JSON records of objects
★ ★ ★ ★ ★ ★ ★

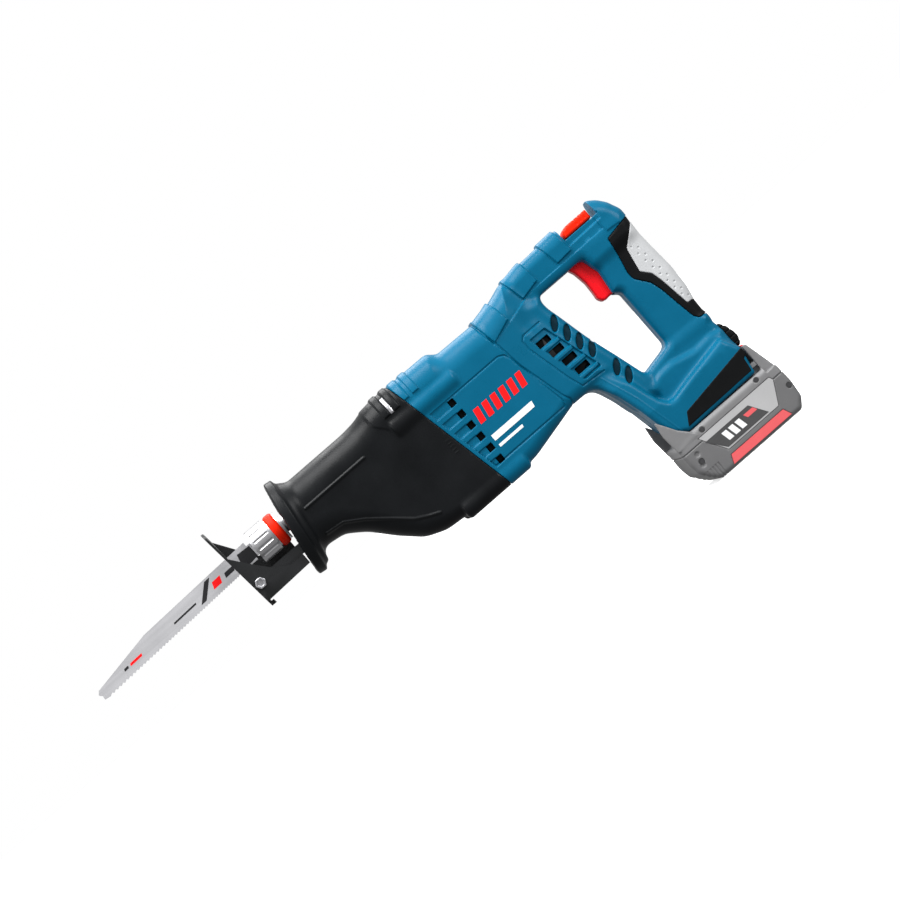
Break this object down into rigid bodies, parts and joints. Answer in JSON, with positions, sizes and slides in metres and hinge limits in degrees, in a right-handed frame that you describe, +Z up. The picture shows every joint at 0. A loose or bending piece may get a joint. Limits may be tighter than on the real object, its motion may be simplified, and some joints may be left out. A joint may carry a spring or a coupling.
{
  "type": "reciprocating saw",
  "caption": "Cordless reciprocating saw with pivoting shoe, quick blade clamp, D-handle with trigger and slide-on battery pack.",
  "frame": {"origin": "on the stroke axis at the front face of the blade clamp sleeve, at mid stroke", "axes": "-X along the blade towards its tip, +Z up, Y across the tool"},
  "size_m": [0.6199, 0.0764, 0.2542],
  "materials": {
    "housing_blue": "moulded, slightly glossy",
    "boot_black": "satin",
    "grip_black": "matt",
    "grip_grey": "matt, dimpled",
    "signal_red": "gloss",
    "blade_steel": "ground",
    "bright_steel": "polished",
    "black_steel": "phosphated",
    "plain_steel": "machined",
    "case_aluminium": "die cast",
    "bronze": "sintered",
    "copper": "wound wire",
    "magnet_dark": "sintered",
    "carbon": "matt",
    "inner_plastic": "moulded",
    "felt": "felt",
    "board_green": "satin",
    "lead_red": "satin",
    "battery_grey": "moulded",
    "badge_grey": "satin",
    "stripe_red": "gloss",
    "cell_wrap": "shrink film"
  },
  "bodies": {
    "housing": {"housing_left": "housing_blue", "housing_right": "housing_blue", "housing_screws": "plain_steel", "front_boot": "boot_black", "boot_clips": "bright_steel", "gear_case": "case_aluminium", "gear_case_cover": "case_aluminium", "gear_case_pan": "case_aluminium", "case_screws": "plain_steel", "plunger_bushes": "bronze", "plunger_seal": "felt", "gear_bearings": "plain_steel", "motor_front_plate": "case_aluminium", "motor_can": "plain_steel", "magnets": "magnet_dark", "brush_plate": "inner_plastic", "brushes": "carbon", "motor_end_cap": "inner_plastic", "motor_bearings": "plain_steel", "shoe_bracket": "plain_steel", "shoe_pivot_bolt": "plain_steel", "grip_overmould": "grip_black", "grip_pad": "grip_grey", "foot_bumpers": "grip_black", "switch_module": "inner_plastic", "trigger_spring": "plain_steel", "terminal_block": "inner_plastic", "contact_blades": "bronze", "control_board": "board_green", "wiring": "lead_red"},
    "rotor": {"rotor_shaft": "plain_steel", "motor_pinion": "plain_steel", "armature_core": "plain_steel", "armature_windings": "copper", "commutator": "copper", "fan": "inner_plastic"},
    "drive_gear": {"crown_gear": "plain_steel", "gear_shaft": "plain_steel", "crank_disc": "plain_steel", "crank_pin": "plain_steel", "crank_roller": "bright_steel"},
    "plunger_group": {"plunger": "plain_steel", "clamp_core": "plain_steel", "clamp_lock_pin": "plain_steel", "clamp_retainer": "plain_steel", "blade": "blade_steel"},
    "clamp": {"clamp_sleeve": "bright_steel", "clamp_ring": "signal_red"},
    "shoe_body": {"shoe": "black_steel"},
    "trigger_body": {"trigger": "signal_red"},
    "lock_body": {"lock_slider": "signal_red"},
    "battery": {"battery_upper_case": "battery_grey", "battery_lower_case": "battery_grey", "battery_badges": "badge_grey", "battery_stripes": "stripe_red", "battery_screws": "bright_steel", "battery_cells": "cell_wrap", "cell_holders": "inner_plastic", "battery_board": "board_green"},
    "release": {"release_button": "signal_red"}
  },
  "joints": [
    {"name": "rotor_spin", "type": "hinge", "parent": "housing", "child": "rotor", "pos_m": [0.25, 0, -0.038], "axis": [1, 0, 0], "range_deg": [-585, 585]},
    {"name": "drive_gear_turn", "type": "hinge", "parent": "housing", "child": "drive_gear", "pos_m": [0.172, 0, -0.03], "axis": [0, 0, 1], "range_deg": [-90.5, 90.5]},
    {"name": "plunger_stroke", "type": "slide", "parent": "housing", "child": "plunger_group", "axis": [1, 0, 0], "range_m": [-0.01405, 0.01405]},
    {"name": "clamp_turn", "type": "hinge", "parent": "plunger_group", "child": "clamp", "pos_m": [0.01, 0, 0], "axis": [1, 0, 0], "range_deg": [0, 70], "stiffness_Nm_per_rad": 0.05},
    {"name": "shoe_tilt", "type": "hinge", "parent": "housing", "child": "shoe_body", "pos_m": [-0.015, 0, -0.0258], "axis": [0, 1, 0], "range_deg": [-8, 8]},
    {"name": "trigger_pull", "type": "slide", "parent": "housing", "child": "trigger_body", "axis": [1, 0, 0], "range_m": [0, 0.006], "stiffness_N_per_m": 600, "deforming": ["trigger_spring"]},
    {"name": "lock_slide", "type": "slide", "parent": "housing", "child": "lock_body", "axis": [1, 0, 0], "range_m": [0, 0.004], "stiffness_N_per_m": 300},
    {"name": "battery_slide", "type": "slide", "parent": "housing", "child": "battery", "axis": [1, 0, 0], "range_m": [0, 0.085]},
    {"name": "release_press", "type": "slide", "parent": "battery", "child": "release", "axis": [0, 0, -1], "range_m": [0, 0.003], "stiffness_N_per_m": 800}
  ],
  "couplings": [
    {"joint": "drive_gear_turn", "follows": "rotor_spin", "ratio": -0.15385},
    {"joint": "plunger_stroke", "follows": "rotor_spin", "m_per_rad": -0.0013712}
  ]
}
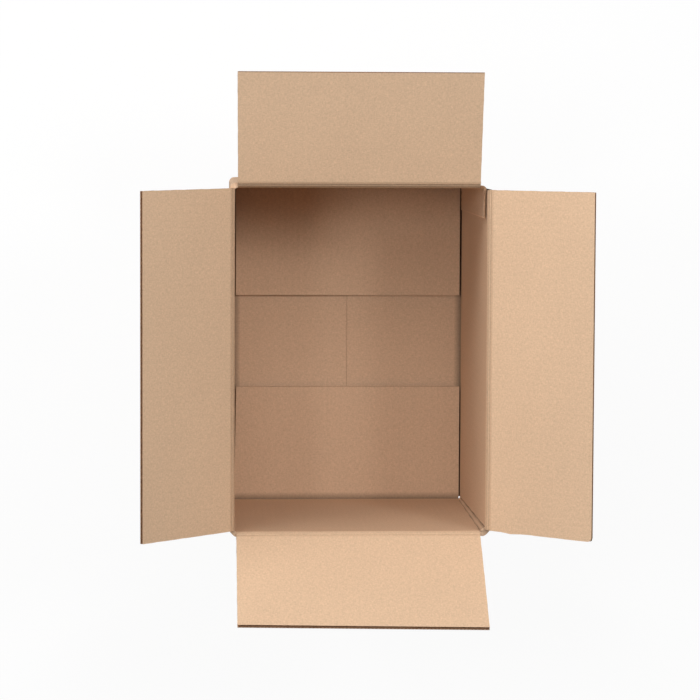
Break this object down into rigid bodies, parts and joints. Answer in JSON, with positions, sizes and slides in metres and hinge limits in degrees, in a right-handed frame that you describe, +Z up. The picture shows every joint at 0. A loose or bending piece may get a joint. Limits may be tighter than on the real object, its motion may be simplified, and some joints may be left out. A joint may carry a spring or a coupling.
{
  "type": "double wall corrugated box",
  "caption": "Open regular slotted carton of plain double wall corrugated board, with hinged top flaps raised outwards and a closed flap bottom.",
  "frame": {"origin": "under the middle of the open box's overall extents, on the surface that the carton stands on", "axes": "+Z up through the open mouth, Y along the long walls with the back flap and the glue tab's wall towards +Y, X along the short walls with the tab glued inside the +X wall"},
  "size_m": [0.4012, 0.4902, 0.344],
  "materials": {
    "kraft_inside": "matt brown kraft liner, inside of the box",
    "kraft_flap": "matt brown kraft liner, open top flaps with open flute ends"
  },
  "bodies": {
    "carton": {"carton_body": "kraft_inside"},
    "back_flap": {"back_flap": "kraft_flap"},
    "front_flap": {"front_flap": "kraft_flap"},
    "left_flap": {"left_flap": "kraft_flap"},
    "right_flap": {"right_flap": "kraft_flap"}
  },
  "joints": [
    {"name": "back_flap_crease", "type": "hinge", "parent": "carton", "child": "back_flap", "pos_m": [-0.00106, 0.14482, 0.2491], "axis": [1, 0, 0], "range_deg": [-100.5, 149.5]},
    {"name": "front_flap_crease", "type": "hinge", "parent": "carton", "child": "front_flap", "pos_m": [-0.00106, -0.17478, 0.2491], "axis": [-1, 0, 0], "range_deg": [-123, 127]},
    {"name": "left_flap_crease", "type": "hinge", "parent": "carton", "child": "left_flap", "pos_m": [-0.11886, -0.01498, 0.2539], "axis": [0, 1, 0], "range_deg": [-115.5, 134.5]},
    {"name": "right_flap_crease", "type": "hinge", "parent": "carton", "child": "right_flap", "pos_m": [0.11674, -0.01498, 0.2539], "axis": [0, -1, 0], "range_deg": [-114, 136]}
  ]
}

★ ★ ★ ★ ★ ★ ★

» **What the task asks**
Restate every entry word for word.

» **Written answer**
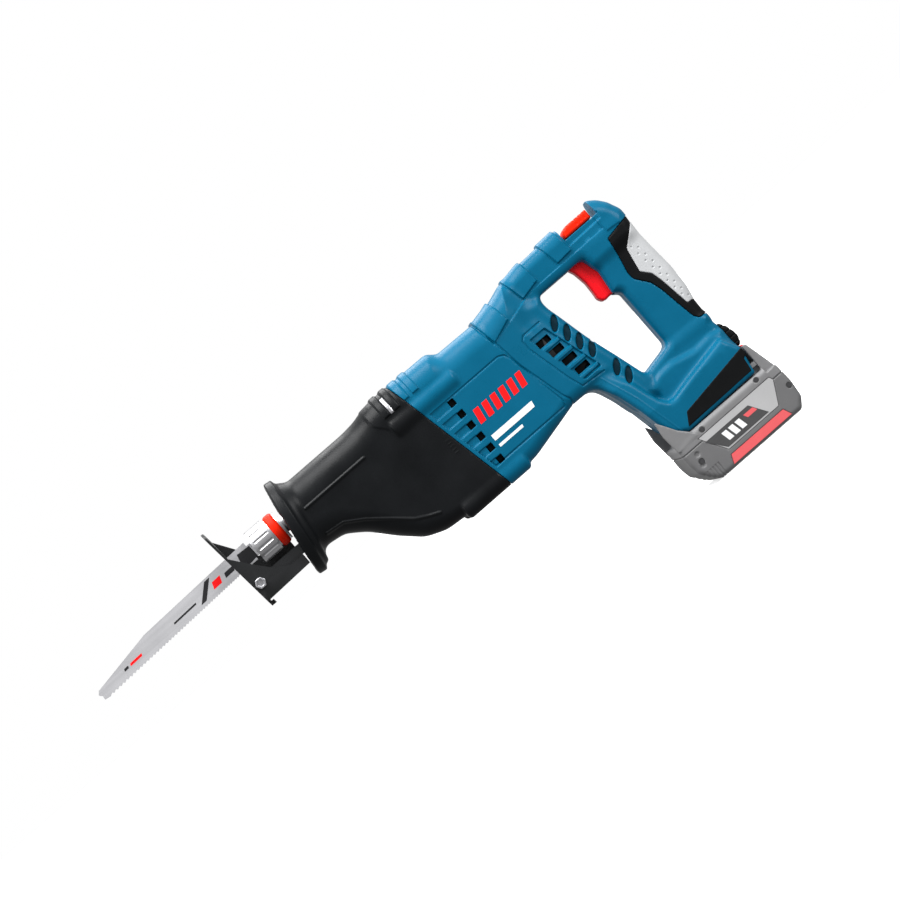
Break this object down into rigid bodies, parts and joints. Answer in JSON, with positions, sizes and slides in metres and hinge limits in degrees, in a right-handed frame that you describe, +Z up. The picture shows every joint at 0. A loose or bending piece may get a joint. Limits may be tighter than on the real object, its motion may be simplified, and some joints may be left out. A joint may carry a spring or a coupling.
{
  "type": "reciprocating saw",
  "caption": "Cordless reciprocating saw with pivoting shoe, quick blade clamp, D-handle with trigger and slide-on battery pack.",
  "frame": {"origin": "on the stroke axis at the front face of the blade clamp sleeve, at mid stroke", "axes": "-X along the blade towards its tip, +Z up, Y across the tool"},
  "size_m": [0.6199, 0.0764, 0.2542],
  "materials": {
    "housing_blue": "moulded, slightly glossy",
    "boot_black": "satin",
    "grip_black": "matt",
    "grip_grey": "matt, dimpled",
    "signal_red": "gloss",
    "blade_steel": "ground",
    "bright_steel": "polished",
    "black_steel": "phosphated",
    "plain_steel": "machined",
    "case_aluminium": "die cast",
    "bronze": "sintered",
    "copper": "wound wire",
    "magnet_dark": "sintered",
    "carbon": "matt",
    "inner_plastic": "moulded",
    "felt": "felt",
    "board_green": "satin",
    "lead_red": "satin",
    "battery_grey": "moulded",
    "badge_grey": "satin",
    "stripe_red": "gloss",
    "cell_wrap": "shrink film"
  },
  "bodies": {
    "housing": {"housing_left": "housing_blue", "housing_right": "housing_blue", "housing_screws": "plain_steel", "front_boot": "boot_black", "boot_clips": "bright_steel", "gear_case": "case_aluminium", "gear_case_cover": "case_aluminium", "gear_case_pan": "case_aluminium", "case_screws": "plain_steel", "plunger_bushes": "bronze", "plunger_seal": "felt", "gear_bearings": "plain_steel", "motor_front_plate": "case_aluminium", "motor_can": "plain_steel", "magnets": "magnet_dark", "brush_plate": "inner_plastic", "brushes": "carbon", "motor_end_cap": "inner_plastic", "motor_bearings": "plain_steel", "shoe_bracket": "plain_steel", "shoe_pivot_bolt": "plain_steel", "grip_overmould": "grip_black", "grip_pad": "grip_grey", "foot_bumpers": "grip_black", "switch_module": "inner_plastic", "trigger_spring": "plain_steel", "terminal_block": "inner_plastic", "contact_blades": "bronze", "control_board": "board_green", "wiring": "lead_red"},
    "rotor": {"rotor_shaft": "plain_steel", "motor_pinion": "plain_steel", "armature_core": "plain_steel", "armature_windings": "copper", "commutator": "copper", "fan": "inner_plastic"},
    "drive_gear": {"crown_gear": "plain_steel", "gear_shaft": "plain_steel", "crank_disc": "plain_steel", "crank_pin": "plain_steel", "crank_roller": "bright_steel"},
    "plunger_group": {"plunger": "plain_steel", "clamp_core": "plain_steel", "clamp_lock_pin": "plain_steel", "clamp_retainer": "plain_steel", "blade": "blade_steel"},
    "clamp": {"clamp_sleeve": "bright_steel", "clamp_ring": "signal_red"},
    "shoe_body": {"shoe": "black_steel"},
    "trigger_body": {"trigger": "signal_red"},
    "lock_body": {"lock_slider": "signal_red"},
    "battery": {"battery_upper_case": "battery_grey", "battery_lower_case": "battery_grey", "battery_badges": "badge_grey", "battery_stripes": "stripe_red", "battery_screws": "bright_steel", "battery_cells": "cell_wrap", "cell_holders": "inner_plastic", "battery_board": "board_green"},
    "release": {"release_button": "signal_red"}
  },
  "joints": [
    {"name": "rotor_spin", "type": "hinge", "parent": "housing", "child": "rotor", "pos_m": [0.25, 0, -0.038], "axis": [1, 0, 0], "range_deg": [-585, 585]},
    {"name": "drive_gear_turn", "type": "hinge", "parent": "housing", "child": "drive_gear", "pos_m": [0.172, 0, -0.03], "axis": [0, 0, 1], "range_deg": [-90.5, 90.5]},
    {"name": "plunger_stroke", "type": "slide", "parent": "housing", "child": "plunger_group", "axis": [1, 0, 0], "range_m": [-0.01405, 0.01405]},
    {"name": "clamp_turn", "type": "hinge", "parent": "plunger_group", "child": "clamp", "pos_m": [0.01, 0, 0], "axis": [1, 0, 0], "range_deg": [0, 70], "stiffness_Nm_per_rad": 0.05},
    {"name": "shoe_tilt", "type": "hinge", "parent": "housing", "child": "shoe_body", "pos_m": [-0.015, 0, -0.0258], "axis": [0, 1, 0], "range_deg": [-8, 8]},
    {"name": "trigger_pull", "type": "slide", "parent": "housing", "child": "trigger_body", "axis": [1, 0, 0], "range_m": [0, 0.006], "stiffness_N_per_m": 600, "deforming": ["trigger_spring"]},
    {"name": "lock_slide", "type": "slide", "parent": "housing", "child": "lock_body", "axis": [1, 0, 0], "range_m": [0, 0.004], "stiffness_N_per_m": 300},
    {"name": "battery_slide", "type": "slide", "parent": "housing", "child": "battery", "axis": [1, 0, 0], "range_m": [0, 0.085]},
    {"name": "release_press", "type": "slide", "parent": "battery", "child": "release", "axis": [0, 0, -1], "range_m": [0, 0.003], "stiffness_N_per_m": 800}
  ],
  "couplings": [
    {"joint": "drive_gear_turn", "follows": "rotor_spin", "ratio": -0.15385},
    {"joint": "plunger_stroke", "follows": "rotor_spin", "m_per_rad": -0.0013712}
  ]
}
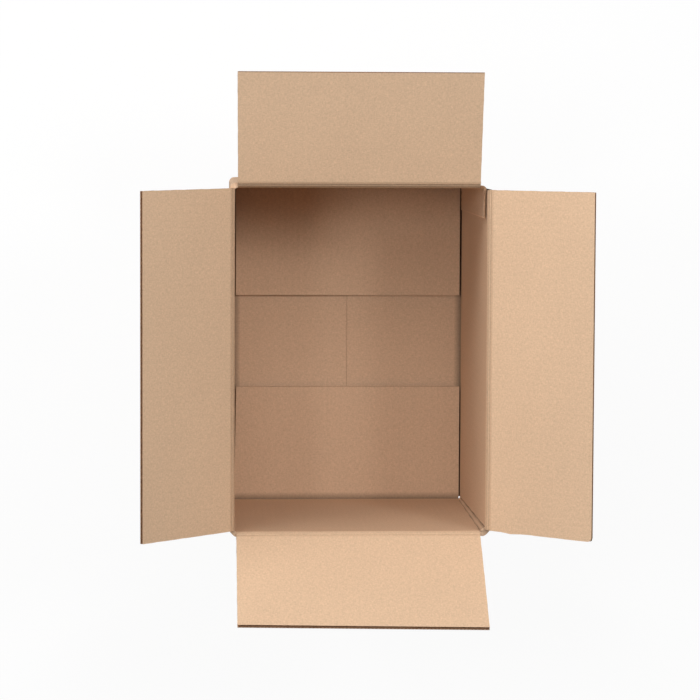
Break this object down into rigid bodies, parts and joints. Answer in JSON, with positions, sizes and slides in metres and hinge limits in degrees, in a right-handed frame that you describe, +Z up. The picture shows every joint at 0. A loose or bending piece may get a joint. Limits may be tighter than on the real object, its motion may be simplified, and some joints may be left out. A joint may carry a spring or a coupling.
{
  "type": "double wall corrugated box",
  "caption": "Open regular slotted carton of plain double wall corrugated board, with hinged top flaps raised outwards and a closed flap bottom.",
  "frame": {"origin": "under the middle of the open box's overall extents, on the surface that the carton stands on", "axes": "+Z up through the open mouth, Y along the long walls with the back flap and the glue tab's wall towards +Y, X along the short walls with the tab glued inside the +X wall"},
  "size_m": [0.4012, 0.4902, 0.344],
  "materials": {
    "kraft_inside": "matt brown kraft liner, inside of the box",
    "kraft_flap": "matt brown kraft liner, open top flaps with open flute ends"
  },
  "bodies": {
    "carton": {"carton_body": "kraft_inside"},
    "back_flap": {"back_flap": "kraft_flap"},
    "front_flap": {"front_flap": "kraft_flap"},
    "left_flap": {"left_flap": "kraft_flap"},
    "right_flap": {"right_flap": "kraft_flap"}
  },
  "joints": [
    {"name": "back_flap_crease", "type": "hinge", "parent": "carton", "child": "back_flap", "pos_m": [-0.00106, 0.14482, 0.2491], "axis": [1, 0, 0], "range_deg": [-100.5, 149.5]},
    {"name": "front_flap_crease", "type": "hinge", "parent": "carton", "child": "front_flap", "pos_m": [-0.00106, -0.17478, 0.2491], "axis": [-1, 0, 0], "range_deg": [-123, 127]},
    {"name": "left_flap_crease", "type": "hinge", "parent": "carton", "child": "left_flap", "pos_m": [-0.11886, -0.01498, 0.2539], "axis": [0, 1, 0], "range_deg": [-115.5, 134.5]},
    {"name": "right_flap_crease", "type": "hinge", "parent": "carton", "child": "right_flap", "pos_m": [0.11674, -0.01498, 0.2539], "axis": [0, -1, 0], "range_deg": [-114, 136]}
  ]
}